The morning sunlight shines across the top of Mesa Verde near Far View.

Far View Sunrise by IntrepidXJ, on Flickr

View from the Soda Canyon overlook. The Balcony House ruins are located in the large alcove below the rim of the cliff in the distance.

Soda Canyon by IntrepidXJ, on Flickr

Zoomed in on Balcony House.

Balcony House by IntrepidXJ, on Flickr

After our morning hike we returned to the museum just after they opened so we could secure tickets to the Cliff Palace guided tour at 10:00am that morning.

Before leaving the museum I stopped for a photo of Spruce Tree House surrounded by fall colors before anyone else showed up.

Spruce Tree House by IntrepidXJ, on Flickr

A view down Cliff Canyon from the Cliff Palace overlook while we waited for our tour to begin.

Cliff Canyon by IntrepidXJ, on Flickr

There were a few fall colors in front of Cliff Palace, too.

Fall at Cliff Palace by IntrepidXJ, on Flickr

Of course, I took plenty of photos of Cliff Palace while we were on our guided tour.

Cliff Palace Tour View by IntrepidXJ, on Flickr

Cliff Palace Village by IntrepidXJ, on Flickr

Cliff Palace Tower by IntrepidXJ, on Flickr

A pictograph and painted wall inside the large square tower pictured above.

Tower Paintings by IntrepidXJ, on Flickr

After our tour of Cliff Palace it was time to start our drive back home. I made a few stops on the way out of the park to photograph the fall colors on the mesa.
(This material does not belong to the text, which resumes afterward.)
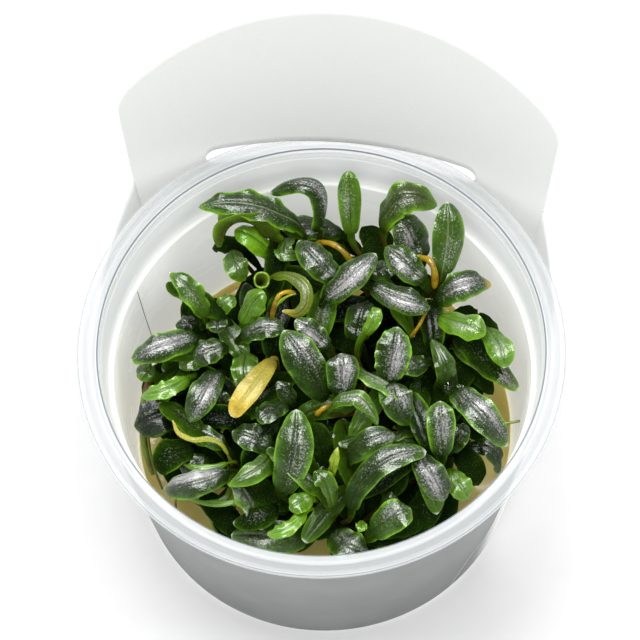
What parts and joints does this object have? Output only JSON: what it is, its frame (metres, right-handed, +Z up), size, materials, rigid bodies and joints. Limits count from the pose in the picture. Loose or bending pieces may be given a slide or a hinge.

Mesa Verde is not very ‘verde’ this time of the year.

Mesa Verde Colors by IntrepidXJ, on Flickr

A view over The Knife Edge towards the San Juan Mountains from Park Point, the highest point in the park.

Park Point View by IntrepidXJ, on Flickr

Fall colors lined the walkway that lead to the Park Point overlook.

Color-Lined Path by IntrepidXJ, on Flickr

I’m glad that Diane wanted to go to Mesa Verde this weekend since it turned out to be a good time of the year to visit while avoiding the bigger crowds of summer.